4. More mercy than punishment? I don't ever recall my mother or grandmother being punished for being Catholic. Archbishop Sheen taught mainly before the Council...and he was full of merciful teaching....As was Pius X, as was the Cure D' Ars, as was Therese of Liseiux. But they also understood that there were consequences for actions. Something we have lost in this generation.
5. Cartwheels to understand the Mass. The Mass doesn't need to be literally understood, but I can guarantee you that most traditionalists understand the TLM a lot better than Catholics understand the Novus Ordo. This is about language. And the idea that if it "ain't in English" it "ain't good." I call BS on that.
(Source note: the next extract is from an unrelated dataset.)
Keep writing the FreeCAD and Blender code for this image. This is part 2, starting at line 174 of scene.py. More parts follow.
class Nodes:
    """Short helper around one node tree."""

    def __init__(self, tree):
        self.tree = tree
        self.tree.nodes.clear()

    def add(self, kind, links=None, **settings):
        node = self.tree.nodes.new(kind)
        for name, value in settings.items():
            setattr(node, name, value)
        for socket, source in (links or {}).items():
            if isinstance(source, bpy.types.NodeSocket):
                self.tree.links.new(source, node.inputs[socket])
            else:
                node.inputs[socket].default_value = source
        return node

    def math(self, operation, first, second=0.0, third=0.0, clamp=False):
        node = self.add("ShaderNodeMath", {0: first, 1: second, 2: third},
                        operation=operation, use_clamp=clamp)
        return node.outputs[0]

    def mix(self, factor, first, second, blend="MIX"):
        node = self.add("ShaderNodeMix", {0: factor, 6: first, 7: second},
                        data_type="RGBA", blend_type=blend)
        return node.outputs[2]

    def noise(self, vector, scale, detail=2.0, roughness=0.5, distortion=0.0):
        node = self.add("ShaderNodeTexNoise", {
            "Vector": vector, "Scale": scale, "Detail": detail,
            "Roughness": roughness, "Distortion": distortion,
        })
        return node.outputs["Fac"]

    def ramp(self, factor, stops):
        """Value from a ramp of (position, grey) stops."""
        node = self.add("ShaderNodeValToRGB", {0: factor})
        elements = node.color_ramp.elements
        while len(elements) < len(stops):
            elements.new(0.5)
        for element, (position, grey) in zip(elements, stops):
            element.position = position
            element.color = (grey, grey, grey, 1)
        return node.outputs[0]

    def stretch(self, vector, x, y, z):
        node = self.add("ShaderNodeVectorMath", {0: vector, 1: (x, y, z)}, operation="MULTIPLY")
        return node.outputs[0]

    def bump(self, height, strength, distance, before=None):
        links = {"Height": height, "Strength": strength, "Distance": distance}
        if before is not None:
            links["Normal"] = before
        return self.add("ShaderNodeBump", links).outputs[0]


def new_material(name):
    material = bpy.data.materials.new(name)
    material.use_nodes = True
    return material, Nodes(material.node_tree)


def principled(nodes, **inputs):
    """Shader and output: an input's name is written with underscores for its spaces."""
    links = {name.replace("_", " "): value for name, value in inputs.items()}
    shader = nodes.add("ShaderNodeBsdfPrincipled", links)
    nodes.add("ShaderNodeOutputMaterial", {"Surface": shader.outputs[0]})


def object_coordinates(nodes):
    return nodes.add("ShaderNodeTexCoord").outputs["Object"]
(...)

The Mass particular is where the priest communes with God on behalf of the faithful in the pew. It matters not whether the faithful hear one word of what the priest says, Latin, English, Russian or Greek. He should be focused on worshiping God the Father through the sacrifice of the Mass. That can be achieved by any number of means, meditating on the Life of Christ, the Stations of the Cross, the Nativity, or following along in the hand missal, which allows a person to (gasp) understand.
Bottom line Father....the destruction wrought after Vatican Council II wasn't because of Vatican Council II. It was because Vatican Council II opened the stage for men to hijack that which was beyond them. They took the Divine and made it profane. And now it falls on my generation to pick the pieces up and start re-building brick by brick. And we are none too happy about the fact that our glorious Church is in shambles, because aggiornamento needed to rule the day...how? By tuning in, turning on, and yes, Father....dropping out.
We're not dropping out...we're coming back...but we don't want the banal and on the spot. We want authenticity as the Church gave it to us from time immemorial through all of the Councils, including today.